# Work to do
Every entry below must appear again, exactly as written.

CAD and scene scripts
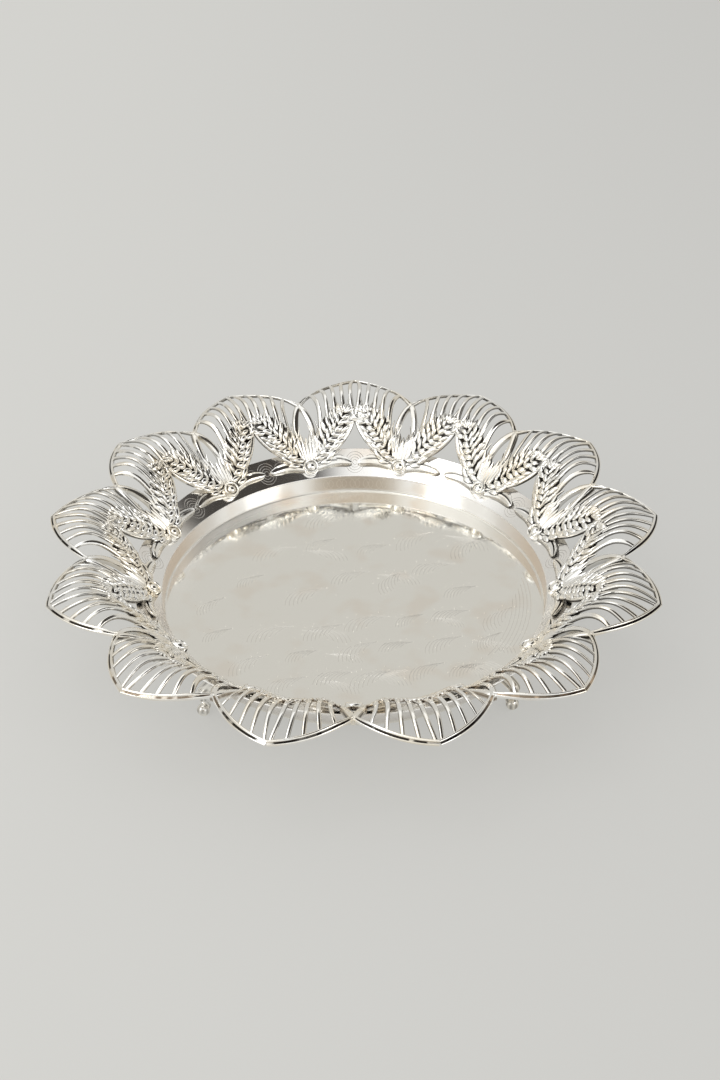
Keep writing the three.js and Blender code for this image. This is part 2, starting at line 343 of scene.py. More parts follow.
# Turns a drawing into a finished object that stands for CAD nodes
def finishPiece(name, bm, material, slotName, *nodes):
    bmesh.ops.recalc_face_normals(bm, faces=bm.faces)
    for face in bm.faces:
        face.smooth = True
    for edge in bm.edges:
        edge.smooth = edge.calc_face_angle(0) < creaseAngle
    bm.transform(Matrix.Scale(mm, 4))
    mesh = bpy.data.meshes.new(name)
    bm.to_mesh(mesh)
    bm.free()
    mesh.materials.append(material)
    piece = bpy.data.objects.new(name, mesh)
    bpy.context.scene.collection.objects.link(piece)
    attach(piece, "root")
    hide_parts(*nodes)


# Dish
dishSize = {
    "radius": 110,  # where the wall turns out into the flange
    "depth": 10.4,
    "wallLean": 1,
    "flangeWidth": 15.4,
    "flangeRise": 10.8,
    "sheet": 0.9,
    "steps": 312,
    "floorCorner": 0.8,
    "flangeCorner": 0.8,
    "lipCorner": 0.3,
    "seamWidth": 0.6,  # of the dark line where the wall meets the floor
    "seamHeight": 0.5,
    "seamRecess": 0.8,
}
weld = 0.001  # vertices closer than this become one


def flangeHeight(radius):
    slope = dishSize["flangeRise"] / dishSize["flangeWidth"]
    return dishSize["depth"] + (radius - dishSize["radius"]) * slope


def dishFace(size):
    return [
        Vector((0, 0)),
        Vector((size["radius"] - size["wallLean"], 0)),
        Vector((size["radius"], size["depth"])),
        Vector((size["radius"] + size["flangeWidth"], size["depth"] + size["flangeRise"])),
    ]


# A line of points moved to its right by a distance, with mitred corners
def offsetLine(points, distance):
    moved = []
    for i, point in enumerate(points):
        arriving = (point - points[max(i - 1, 0)]).normalized()
        leaving = (points[min(i + 1, len(points) - 1)] - point).normalized()
        if i == 0:
            arriving = leaving
        if i == len(points) - 1:
            leaving = arriving
        along = (arriving + leaving).normalized()
        reach = distance / along.dot(arriving)
        moved.append(point + Vector((along.y, -along.x)) * reach)
    return moved


# Rounds a line's corners by their radii. A point just outside each round keeps the flats flat
def roundCorners(points, radii, steps=4, margin=0.4):
    line = [points[0]]
    for before, corner, after, radius in zip(points, points[1:], points[2:], radii):
        arriving = (corner - before).normalized()
        leaving = (after - corner).normalized()
        reach = radius * math.tan(arriving.angle(leaving) / 2)
        a, b = corner - arriving * reach, corner + leaving * reach
        line.append(a - arriving * radius * margin)
        for i in range(steps + 1):
            share = i / steps
            line.append(a.lerp(corner, share).lerp(corner.lerp(b, share), share))
        line.append(b + leaving * radius * margin)
    return [*line, points[-1]]


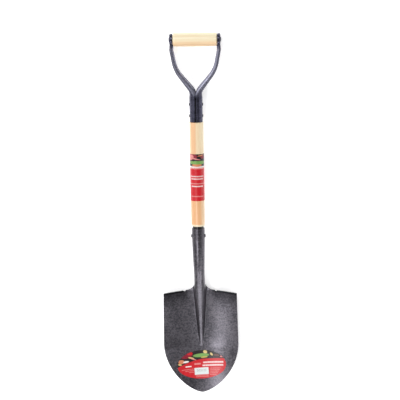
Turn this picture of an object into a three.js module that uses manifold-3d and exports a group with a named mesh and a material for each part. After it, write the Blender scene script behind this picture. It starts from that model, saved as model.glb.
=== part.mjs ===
// Round-point digging shovel with an open-back pressed blade and a D-handle.
//
// Units are millimetres. Every piece is built in the shaft's own frame: the shaft's axis is the Y
// axis, +Y runs towards the grip, y = 0 is the mouth of the blade's socket, +Z is the working face
// and X runs across. At the end the whole tool is laid on its back, face up, on the plane z = 0.

import * as THREE from "three";
import { mergeVertices } from "three/addons/utils/BufferGeometryUtils.js";
import Module from "manifold-3d";

const wasm = await Module();
wasm.setup();

// ---------------------------------------------------------------- driving dimensions

const GAP = 0.3; // clearance between neighbouring pieces
const THROUGH = 160; // length of a tool that cuts right through the handle
const HEAD_CLEARANCE = 0.24; // rivet head to the wall under it

// Blade socket and neck, measured from the mouth towards the tip
const SHEET = 2; // thickness of the blade's steel
const SOCKET_MOUTH_R = 15.9; // mid-sheet radius along the straight stretch
const SOCKET_NECK_R = 12.6; // mid-sheet radius at the end of the neck
const SOCKET_SEAM = 1.6; // gap between the two rolled edges, at the back
const SOCKET_STRAIGHT = 30; // straight stretch before the neck bends and narrows
const NECK_BEND_LENGTH = 130; // stretch over which the neck bends
const NECK_SLOPE = Math.tan(THREE.MathUtils.degToRad(20)); // fall of the crest after the bend
const RING_OPENS = 84; // where the rolled tube starts to open
const STEP_DISTANCE = 183; // mouth to the foot steps
const NECK_FILLET_R = 26; // rounded corner between the neck and a foot step, seen from the face

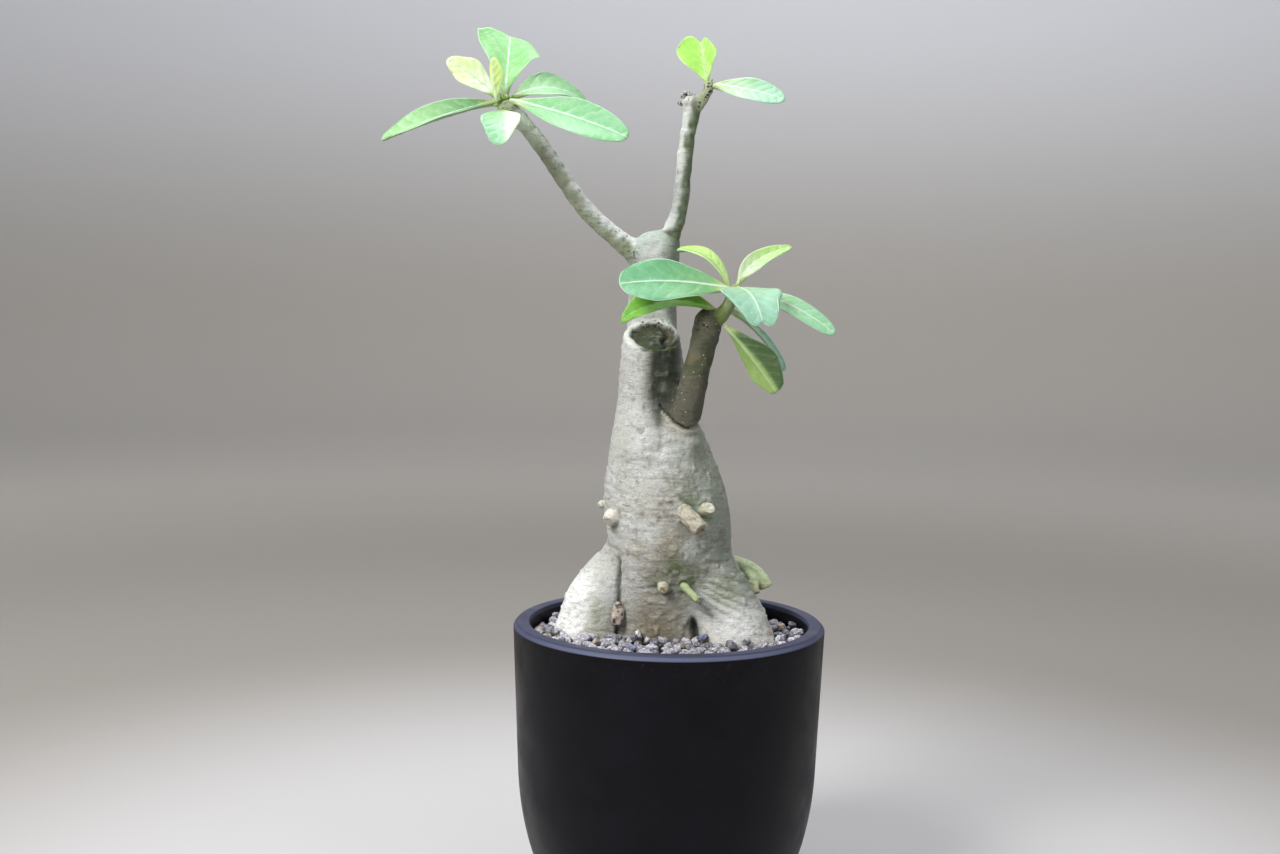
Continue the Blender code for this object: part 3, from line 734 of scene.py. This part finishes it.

# Right answer
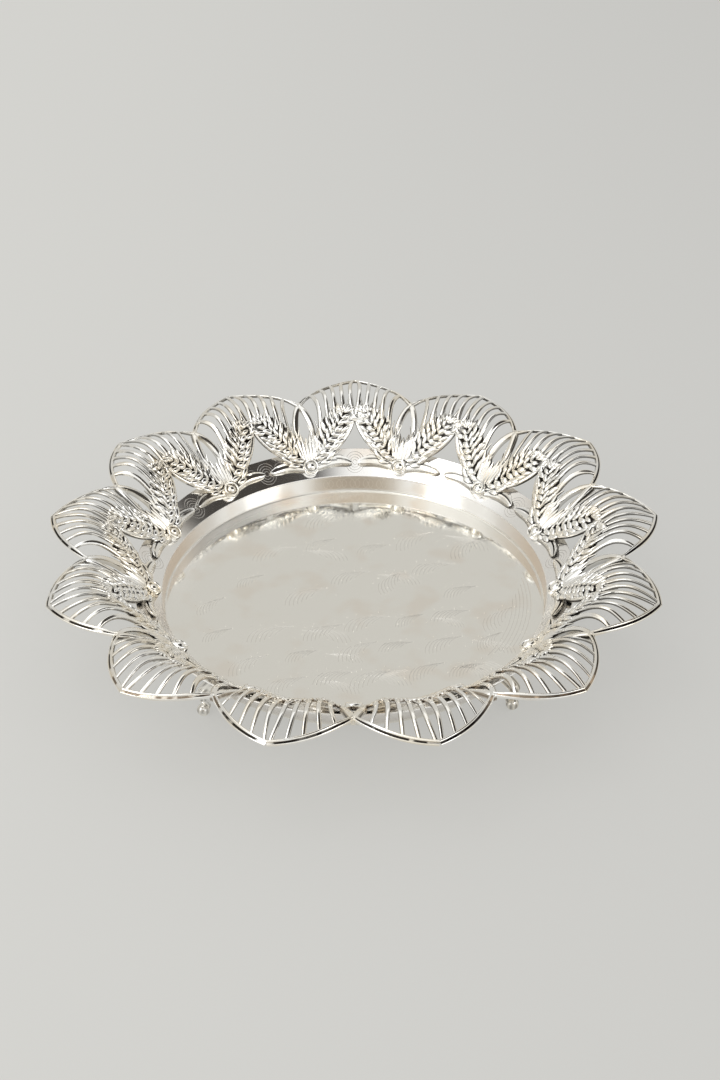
Keep writing the three.js and Blender code for this image. This is part 2, starting at line 343 of scene.py. More parts follow.
# Turns a drawing into a finished object that stands for CAD nodes
def finishPiece(name, bm, material, slotName, *nodes):
    bmesh.ops.recalc_face_normals(bm, faces=bm.faces)
    for face in bm.faces:
        face.smooth = True
    for edge in bm.edges:
        edge.smooth = edge.calc_face_angle(0) < creaseAngle
    bm.transform(Matrix.Scale(mm, 4))
    mesh = bpy.data.meshes.new(name)
    bm.to_mesh(mesh)
    bm.free()
    mesh.materials.append(material)
    piece = bpy.data.objects.new(name, mesh)
    bpy.context.scene.collection.objects.link(piece)
    attach(piece, "root")
    hide_parts(*nodes)


# Dish
dishSize = {
    "radius": 110,  # where the wall turns out into the flange
    "depth": 10.4,
    "wallLean": 1,
    "flangeWidth": 15.4,
    "flangeRise": 10.8,
    "sheet": 0.9,
    "steps": 312,
    "floorCorner": 0.8,
    "flangeCorner": 0.8,
    "lipCorner": 0.3,
    "seamWidth": 0.6,  # of the dark line where the wall meets the floor
    "seamHeight": 0.5,
    "seamRecess": 0.8,
}
weld = 0.001  # vertices closer than this become one


def flangeHeight(radius):
    slope = dishSize["flangeRise"] / dishSize["flangeWidth"]
    return dishSize["depth"] + (radius - dishSize["radius"]) * slope


def dishFace(size):
    return [
        Vector((0, 0)),
        Vector((size["radius"] - size["wallLean"], 0)),
        Vector((size["radius"], size["depth"])),
        Vector((size["radius"] + size["flangeWidth"], size["depth"] + size["flangeRise"])),
    ]


# A line of points moved to its right by a distance, with mitred corners
def offsetLine(points, distance):
    moved = []
    for i, point in enumerate(points):
        arriving = (point - points[max(i - 1, 0)]).normalized()
        leaving = (points[min(i + 1, len(points) - 1)] - point).normalized()
        if i == 0:
            arriving = leaving
        if i == len(points) - 1:
            leaving = arriving
        along = (arriving + leaving).normalized()
        reach = distance / along.dot(arriving)
        moved.append(point + Vector((along.y, -along.x)) * reach)
    return moved


# Rounds a line's corners by their radii. A point just outside each round keeps the flats flat
def roundCorners(points, radii, steps=4, margin=0.4):
    line = [points[0]]
    for before, corner, after, radius in zip(points, points[1:], points[2:], radii):
        arriving = (corner - before).normalized()
        leaving = (after - corner).normalized()
        reach = radius * math.tan(arriving.angle(leaving) / 2)
        a, b = corner - arriving * reach, corner + leaving * reach
        line.append(a - arriving * radius * margin)
        for i in range(steps + 1):
            share = i / steps
            line.append(a.lerp(corner, share).lerp(corner.lerp(b, share), share))
        line.append(b + leaving * radius * margin)
    return [*line, points[-1]]


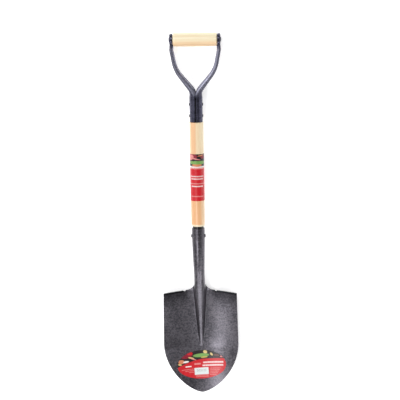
Turn this picture of an object into a three.js module that uses manifold-3d and exports a group with a named mesh and a material for each part. After it, write the Blender scene script behind this picture. It starts from that model, saved as model.glb.
=== part.mjs ===
// Round-point digging shovel with an open-back pressed blade and a D-handle.
//
// Units are millimetres. Every piece is built in the shaft's own frame: the shaft's axis is the Y
// axis, +Y runs towards the grip, y = 0 is the mouth of the blade's socket, +Z is the working face
// and X runs across. At the end the whole tool is laid on its back, face up, on the plane z = 0.

import * as THREE from "three";
import { mergeVertices } from "three/addons/utils/BufferGeometryUtils.js";
import Module from "manifold-3d";

const wasm = await Module();
wasm.setup();

// ---------------------------------------------------------------- driving dimensions

const GAP = 0.3; // clearance between neighbouring pieces
const THROUGH = 160; // length of a tool that cuts right through the handle
const HEAD_CLEARANCE = 0.24; // rivet head to the wall under it

// Blade socket and neck, measured from the mouth towards the tip
const SHEET = 2; // thickness of the blade's steel
const SOCKET_MOUTH_R = 15.9; // mid-sheet radius along the straight stretch
const SOCKET_NECK_R = 12.6; // mid-sheet radius at the end of the neck
const SOCKET_SEAM = 1.6; // gap between the two rolled edges, at the back
const SOCKET_STRAIGHT = 30; // straight stretch before the neck bends and narrows
const NECK_BEND_LENGTH = 130; // stretch over which the neck bends
const NECK_SLOPE = Math.tan(THREE.MathUtils.degToRad(20)); // fall of the crest after the bend
const RING_OPENS = 84; // where the rolled tube starts to open
const STEP_DISTANCE = 183; // mouth to the foot steps
const NECK_FILLET_R = 26; // rounded corner between the neck and a foot step, seen from the face

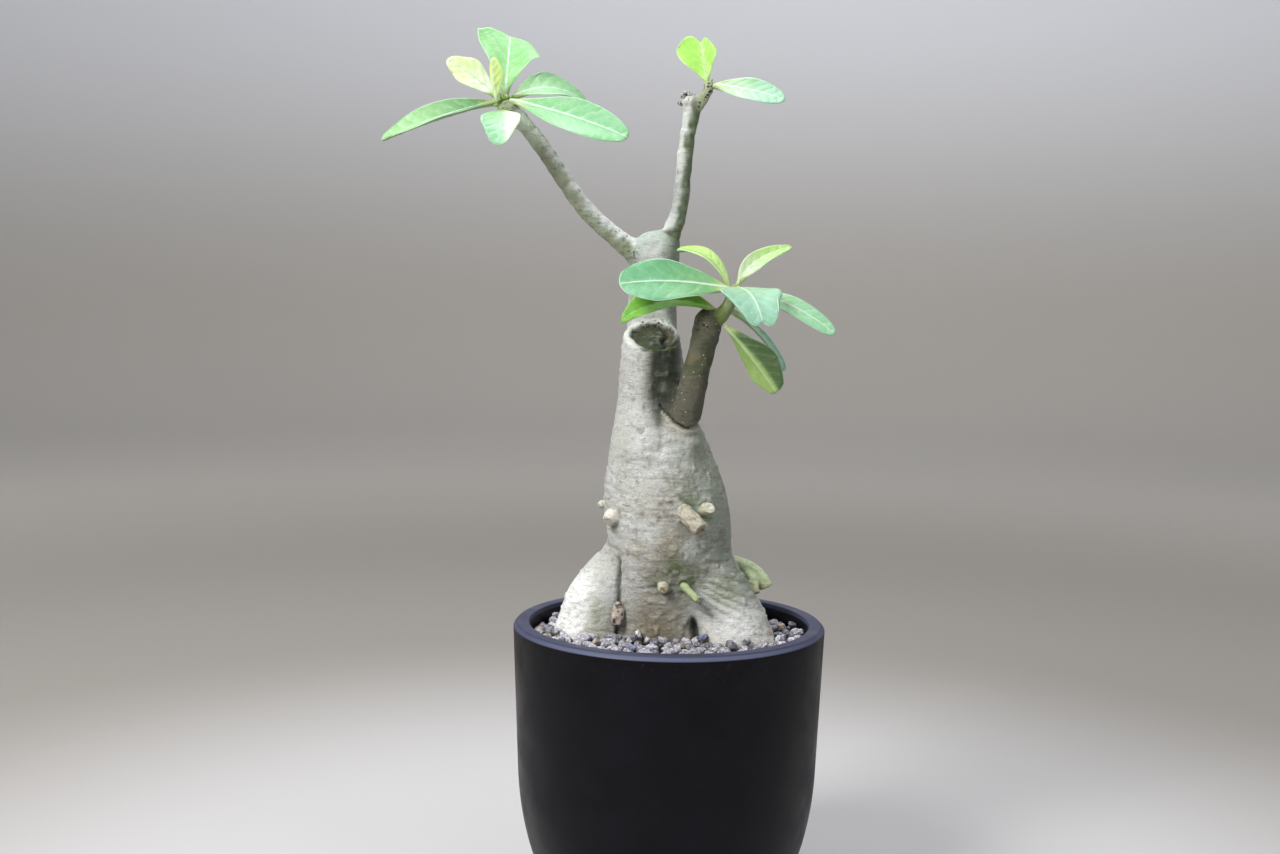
Continue the Blender code for this object: part 3, from line 734 of scene.py. This part finishes it.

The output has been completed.